### Collected material ###
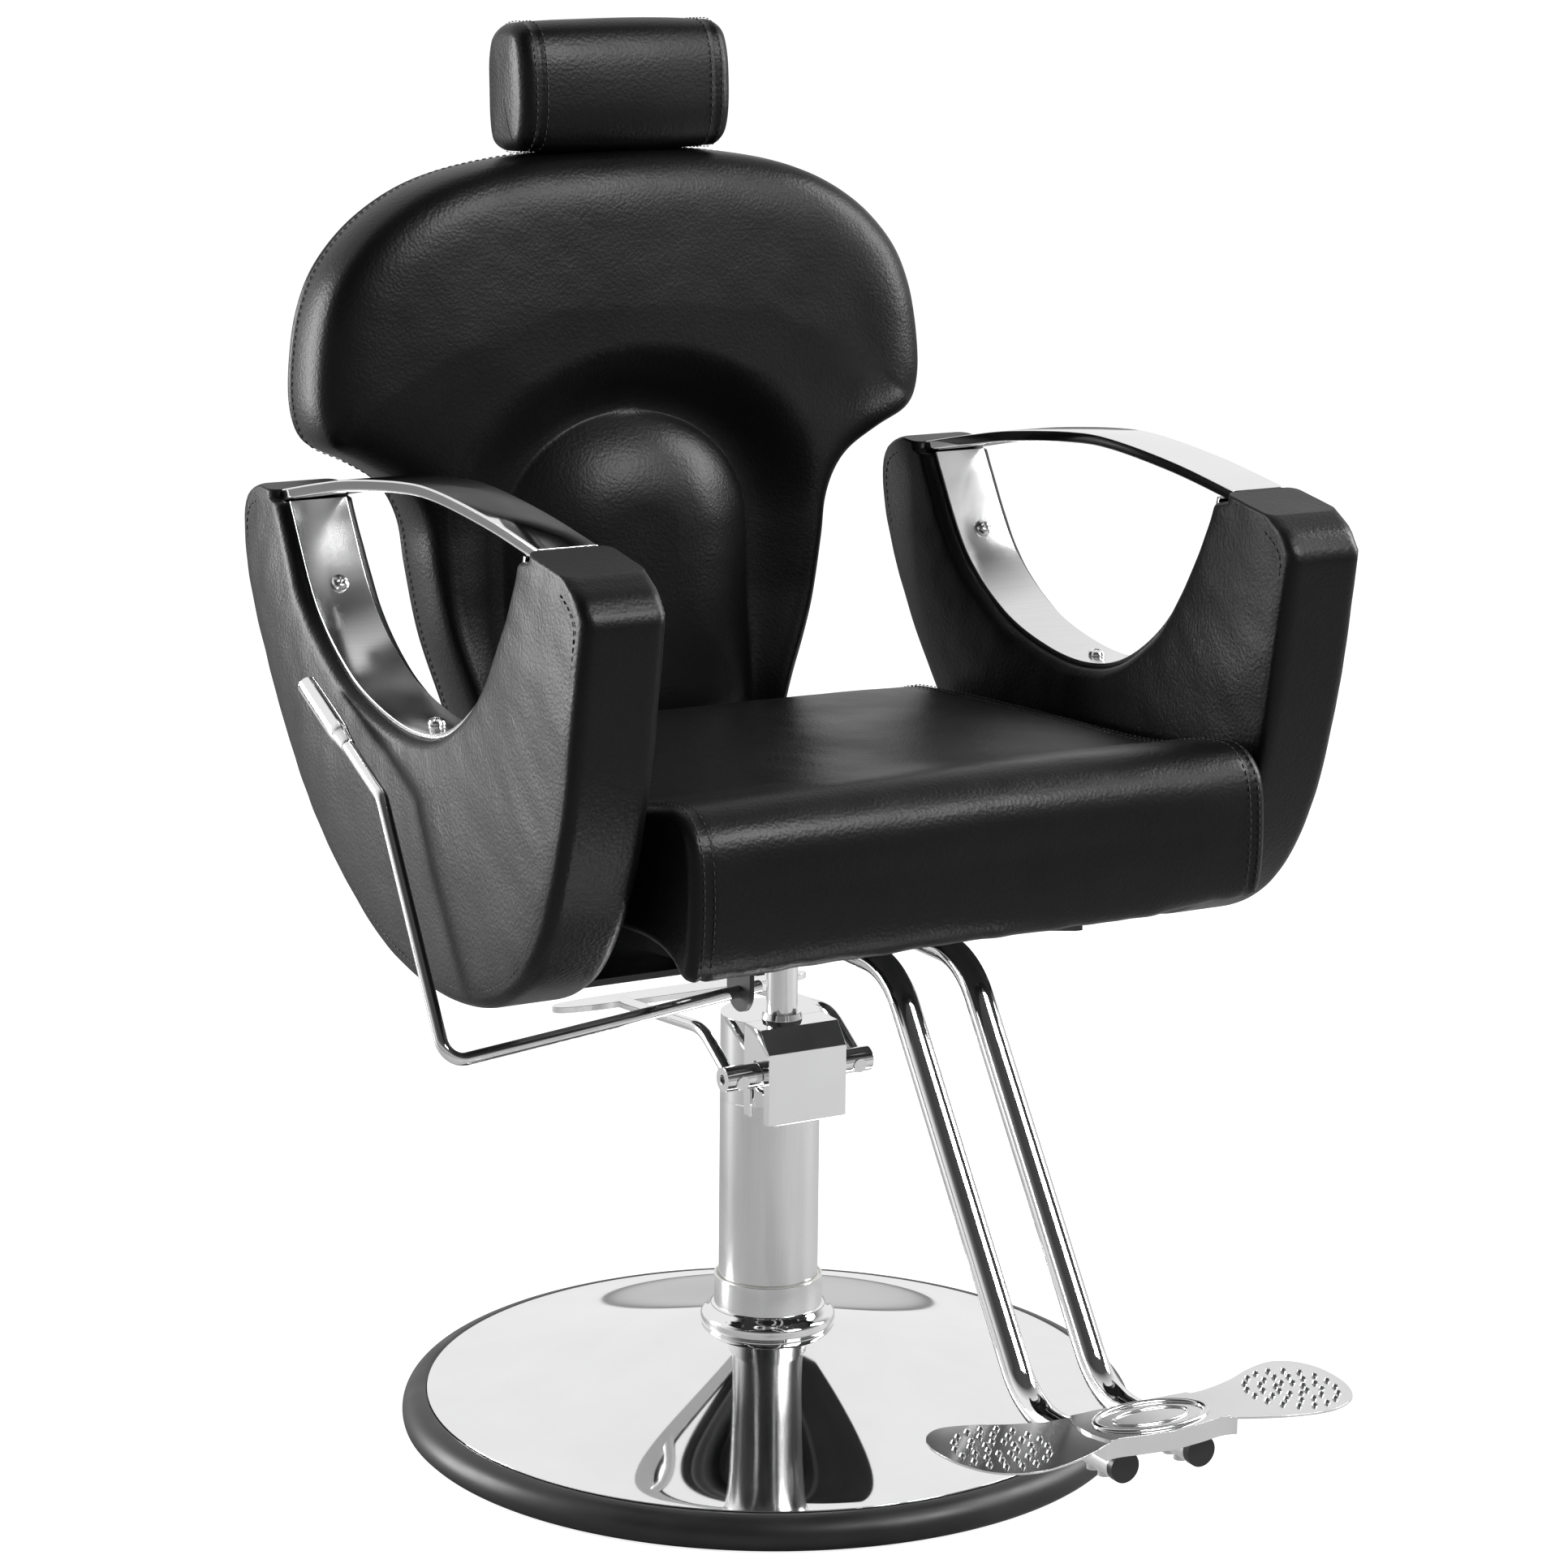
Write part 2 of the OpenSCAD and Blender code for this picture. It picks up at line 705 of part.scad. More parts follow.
module foot_outline(grow = 0) {
    half = open_curve(concat(foot_back, foot_front), 6);
    scaled = [for (q = half) [q.x * foot_half / 166, q.y]];
    polygon(shifted(both_halves(scaled, 1), grow));
}

module footrest_plate() {
    rim = 4;
    oval_w = 54;
    oval_l = 33;
    mid_y = -542;
    bump_d = 5;
    color("gainsboro") {
        difference() {
            translate([0, 0, foot_top - foot_plate_t]) linear_extrude(foot_plate_t) foot_outline();
            translate([0, 0, foot_top - 1.5]) linear_extrude(3) difference() {
                foot_outline(rim);
                translate([0, mid_y]) circle(r = oval_w + 2);
            }
            translate([0, 0, foot_top - foot_plate_t - 1]) linear_extrude(foot_plate_t - 2) difference() {
                foot_outline(rim);
                square([150, 400], center = true);
                translate([0, mid_y]) square([110, 200], center = true);
            }
        }
        difference() {
            for (s = [-1, 1]) block([s * foot_x - 15, -538, foot_top - foot_plate_t - 6],
                [s * foot_x + 15, -516, foot_top - foot_plate_t]);
            low_tubes(foot_tube_d + 2 * fit);
        }
        for (s = [-1, 1], ring = [1:3], a = [0:1:5 * ring + 2]) {
            turn = 360 * a / (5 * ring + 3);
            x = s * (122 + 10.5 * ring * cos(turn));
            y = -540 + 12 * ring * sin(turn);
            translate([x, y, foot_top - 1.6]) cylinder(d1 = bump_d, d2 = 2.4, h = 2.6);
        }
    }
}

module footrest_caps() {
    color([0.05, 0.05, 0.05]) for (s = [-1, 1]) translate([s * foot_x, foot_end, low_z]) rotate([90, 0, 0])
        cylinder(d = foot_tube_d + 1, h = 6);
}

module footrest_screws() {
    color("silver") difference() {
        for (s = [-1, 1], y = [-534, -520]) translate([s * foot_x, y, low_z - foot_tube_d / 2 - 3])
            cylinder(d = 10, h = 6);
        low_tubes(foot_tube_d);
    }
}

// ---- Recline gear ----

lever_axis = (lever_in - lever_out) / norm(lever_in - lever_out);

module lever_bracket() {
    plate_x = -78;
    low = plate_top - mount_t;
    color("dimgray") difference() {
        union() {
            slab_yz(plate_x - 2, plate_x + 2) polygon([[-108, low], [-108, 388], [-72, 388], [-72, low]]);
            translate([plate_x - 2, -90, 388]) rotate([0, 90, 0]) cylinder(r = 18, h = 4);
            block([plate_x - 2, -108, low - 4], [plate_x + 20, -72, low]);
        }
        bar_between(lever_in + 10 * lever_axis, lever_out, lever_d + 2 * fit);
    }
}

module recline_rod() {
    color("gainsboro") bent_rod([
        lever_in, lever_out, lever_knee, lever_tip
    ], 16, lever_d);
}

module recline_grip() {
    along = (lever_tip - lever_knee) / norm(lever_tip - lever_knee);
    start = lever_tip - 33 * along;
    finish = lever_tip + 50 * along;
    color("gainsboro") difference() {
        bar_between(start, finish, 16);
        bar_between(start - 10 * along, lever_tip, lever_d);
    }
}

module gas_cylinder() {
    color([0.15, 0.15, 0.16]) {
        difference() {
            translate([gas_x, gas_front, gas_z]) rotate([-90, 0, 0]) cylinder(d = 22, h = 150);
            translate([gas_x, gas_front + 20, gas_z]) rotate([-90, 0, 0]) cylinder(d = 8 + 2 * fit, h = 140);
        }
        block([gas_x - 10, gas_front - 4, gas_z - 9], [gas_x + 10, gas_front + 6, plate_top - mount_t]);
    }
}

module gas_rod() {
    eye_y = hinge_y + lug_reach * sin(lug_angle);
    color("silver") difference() {
        union() {
            translate([gas_x, gas_front + 64, gas_z]) rotate([-90, 0, 0])
                cylinder(d = 8, h = eye_y - 9 - gas_front - 64);
            translate([gas_x - 4.5, eye_y, gas_z]) rotate([0, 90, 0]) cylinder(d = 22, h = 9);
        }
        translate([gas_x - 5, eye_y, gas_z]) rotate([0, 90, 0]) cylinder(d = eye_d, h = 10);
    }
}

module back_hinge_pins() {
    color("silver") for (s = [-1, 1]) translate([s * (rail_x - 11), hinge_y, hinge_z]) rotate([0, s * 90, 0]) {
        cylinder(d = pin_d, h = 11 + rail_t / 2);
        translate([0, 0, 11 + rail_t / 2]) cylinder(d = 20, h = 4);
    }
}

// ---- Back ----

// Puts a shape drawn upright, with its front face at y = 0, on the leaning back.
module on_back() {
    translate([0, hinge_y, hinge_z]) rotate([-back_lean, 0, 0]) translate([0, back_face, 0]) children();
}

// Front face of the back in front of the hinge, measured square to it.
back_face = (back_face_y - (back_face_z - hinge_z) * tan(back_lean)) * cos(back_lean);
back_lift = 1 / cos(back_lean);

// A height above the floor as a height above the hinge along the back.
function up_back(z) = (z - hinge_z) * back_lift;

// Half outline of the back from the bottom to the top, in X and height.
back_side = [
    [140, up_back(back_bottom)], [150, up_back(545)], [170, up_back(610)], [181, up_back(668)],
    [187, up_back(708)], [204, up_back(738)], [236, up_back(759)], [266, up_back(774)],
    [278, up_back(797)], [back_half, up_back(832)], [272, up_back(880)], [253, up_back(920)],
    [215, up_back(957)], [160, up_back(984)], [80, up_back(998)], [0, up_back(back_top)]
];

module back_outline(inset = 0) {
    half = open_curve(back_side, 5);
    polygon(shifted(both_halves(half, 0), inset));
}

board_y = back_t - 25;
board_ply = 16;
guide_r = 7;

module back_slab(y0, y1) {
    translate([0, y1, 0]) rotate([90, 0, 0]) linear_extrude(y1 - y0) children();
}

module back_frame() {
    arm_half = rail_x - rail_t / 2 - 3.5;
    arm_low = -10;
    lug_y = lug_reach * sin(lug_angle);
    lug_z = -lug_reach * cos(lug_angle);
    color("dimgray") difference() {
        union() {
            for (s = [-1, 1]) on_back() block([s * arm_half - 3, board_y + board_ply, arm_low],
                [s * arm_half + 3, board_y + board_ply + 6, up_back(760)]);
            for (s = [-1, 1]) on_back() block([s * arm_half - 3, -back_face - 12, arm_low],
                [s * arm_half + 3, board_y + board_ply + 6, up_back(back_bottom - 3)]);
            translate([-arm_half, hinge_y, hinge_z]) rotate([0, 90, 0]) cylinder(d = 25, h = 2 * arm_half);
            for (s = [-1, 1]) slab_yz(gas_x + s * 8 - 2.5, gas_x + s * 8 + 2.5) polygon([
                [hinge_y - 10, hinge_z], [hinge_y + 10, hinge_z],
                [hinge_y + lug_y + 8, hinge_z + lug_z], [hinge_y + lug_y - 8, hinge_z + lug_z - 6]
            ]);
            translate([gas_x - 12, hinge_y + lug_y, hinge_z + lug_z]) rotate([0, 90, 0]) cylinder(d = 8, h = 24);
        }
        translate([-rail_x - 10, hinge_y, hinge_z]) rotate([0, 90, 0])
            cylinder(d = pin_d + 2 * fit, h = 2 * rail_x + 20);
    }
}

module back_board() {
    color("burlywood") on_back() difference() {
        back_slab(board_y, board_y + board_ply) back_outline(16);
        for (s = [-1, 1]) translate([s * post_x, board_y + board_ply / 2, up_back(post_z0 - 8)])
            cylinder(r = guide_r, h = 150);
    }
}

module back_cushion() {
    color([0.12, 0.12, 0.13]) on_back() back_slab(0, board_y) back_outline();
}

module back_cover() {
    arm_half = rail_x - rail_t / 2 - 3.5;
    color([0.12, 0.12, 0.13]) on_back() difference() {
        back_slab(board_y + board_ply, back_t) back_outline(1);
        for (s = [-1, 1]) block([s * arm_half - 3, board_y, 0],
            [s * arm_half + 3, board_y + board_ply + 6, up_back(760)]);
    }
}

module headrest_guides() {
    color("slategray") on_back() for (s = [-1, 1]) translate([s * post_x, board_y + board_ply / 2, 0])
        tube(post_d / 2 + fit, guide_r, up_back(post_z0 - 8), up_back(back_top - 2));
}

module headrest_posts() {
    color("gainsboro") on_back() for (s = [-1, 1]) translate([s * post_x, board_y + board_ply / 2, 0])
        translate([0, 0, up_back(post_z0)]) cylinder(d = post_d, h = back_top + 44 - post_z0);
}

module headrest_cushion() {
    low = up_back(back_top + 4);
    mid_y = board_y + board_ply / 2 - 17;
    r = 26;
    section = [
        [-head_depth / 2 + r * 0.6, 0], [-head_depth / 2, r], [-head_depth / 2, head_h - r],
        [-head_depth / 2 + r * 0.8, head_h], [head_depth / 2 - r, head_h], [head_depth / 2, head_h - r],
        [head_depth / 2, r], [head_depth / 2 - 8, 0]
    ];
    closed = concat(section, [section[0]]);
    color([0.12, 0.12, 0.13]) on_back() difference() {
        translate([0, mid_y, low]) slab_yz(-head_w / 2, head_w / 2) polygon(open_curve(closed, 5));
        for (s = [-1, 1]) translate([s * post_x, board_y + board_ply / 2, up_back(post_z0)])
            cylinder(d = post_d, h = back_top + 44 - post_z0);
    }
}

base_disc();
base_rim();
base_plate();
base_socket();
socket_bolts();
base_collar();
collar_band();
swivel_bush();
thrust_washer();
column_tube();
column_foot();
cylinder_liner();
pump_head();
pump_cover();
gland_ring();
lever_spring();
pump_shaft();
pump_lever();
pump_pedal();
lever_rivets();
pump_plunger();
piston_rod();
piston_head();
piston_seal();
mount_plate();
mount_bolts();
seat_frame();
seat_board();
seat_cushion();
arm_brackets();
arm_bolts();
arm_core_right();
arm_core_left();
arm_pad_right();
arm_pad_left();
arm_strap_right();
arm_strap_left();
arm_bar_right();
arm_bar_left();
arm_screws_right();
arm_screws_left();
footrest_tube_right();
footrest_tube_left();
footrest_clamp();
footrest_plate();
footrest_caps();
footrest_screws();
lever_bracket();
gas_cylinder();
back_hinge_pins();
gas_rod();
recline_rod();
recline_grip();
back_frame();
back_board();
back_cushion();
back_cover();
headrest_guides();
headrest_posts();
headrest_cushion();
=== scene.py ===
"""Looks of the hydraulic barber chair: upholstery, chrome, rubber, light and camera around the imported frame.

Metres throughout. +Z up, the chair faces -Y and the sitter's right hand side is -X.
"""

import json
import math

import bpy
import numpy as np
from mathutils import Matrix, Vector, kdtree, noise


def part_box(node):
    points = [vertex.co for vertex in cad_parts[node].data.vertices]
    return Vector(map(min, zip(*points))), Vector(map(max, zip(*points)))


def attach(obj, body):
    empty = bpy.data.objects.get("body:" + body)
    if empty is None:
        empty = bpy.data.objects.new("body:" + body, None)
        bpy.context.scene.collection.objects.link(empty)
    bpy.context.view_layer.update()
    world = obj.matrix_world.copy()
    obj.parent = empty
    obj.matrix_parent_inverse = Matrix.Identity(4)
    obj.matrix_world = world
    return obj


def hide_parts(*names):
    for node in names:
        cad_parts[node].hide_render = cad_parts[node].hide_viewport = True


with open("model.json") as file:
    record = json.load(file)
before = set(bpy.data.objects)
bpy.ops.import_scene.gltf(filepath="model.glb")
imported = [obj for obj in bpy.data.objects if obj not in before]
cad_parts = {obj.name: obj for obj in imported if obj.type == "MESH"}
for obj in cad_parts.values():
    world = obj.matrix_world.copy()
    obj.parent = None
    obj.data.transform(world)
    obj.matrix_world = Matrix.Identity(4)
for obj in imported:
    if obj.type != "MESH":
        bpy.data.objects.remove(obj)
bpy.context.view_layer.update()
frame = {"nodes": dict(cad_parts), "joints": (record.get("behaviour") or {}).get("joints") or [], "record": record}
scene = bpy.context.scene
joints = {j["name"]: j for j in frame["joints"]}
mm = 0.001

# ---------------------------------------------------------------- camera

CAMERA_AT = (-1.6552, -2.9095, 1.2864)
YAW = math.radians(29.5)
PITCH = math.radians(12.0)
ROLL = math.radians(0.527)
LENS = 100.1  # millimetres, for a sensor 36 mm wide
SHIFT = (0.0132, -0.0417)


def add_camera():
    level = Vector((math.cos(YAW), -math.sin(YAW), 0))
    ahead = Vector((math.sin(YAW) * math.cos(PITCH), math.cos(YAW) * math.cos(PITCH), -math.sin(PITCH)))
    above = level.cross(ahead)
    right = level * math.cos(ROLL) + above * math.sin(ROLL)
    up = above * math.cos(ROLL) - level * math.sin(ROLL)
    data = bpy.data.cameras.new("camera")
    data.lens = LENS
    data.sensor_width = 36
    data.shift_x, data.shift_y = SHIFT
    camera = bpy.data.objects.new("camera", data)
    camera.matrix_world = Matrix((
        (right.x, up.x, -ahead.x, CAMERA_AT[0]),
        (right.y, up.y, -ahead.y, CAMERA_AT[1]),
        (right.z, up.z, -ahead.z, CAMERA_AT[2]),
        (0, 0, 0, 1),
    ))
    scene.collection.objects.link(camera)
    scene.camera = camera


add_camera()

# ---------------------------------------------------------------- materials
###
◆ Given request
Wherever the word "MESH" occurs in a line of the listing, copy that line.

◆ Worked answer
cad_parts = {obj.name: obj for obj in imported if obj.type == "MESH"}
    if obj.type != "MESH":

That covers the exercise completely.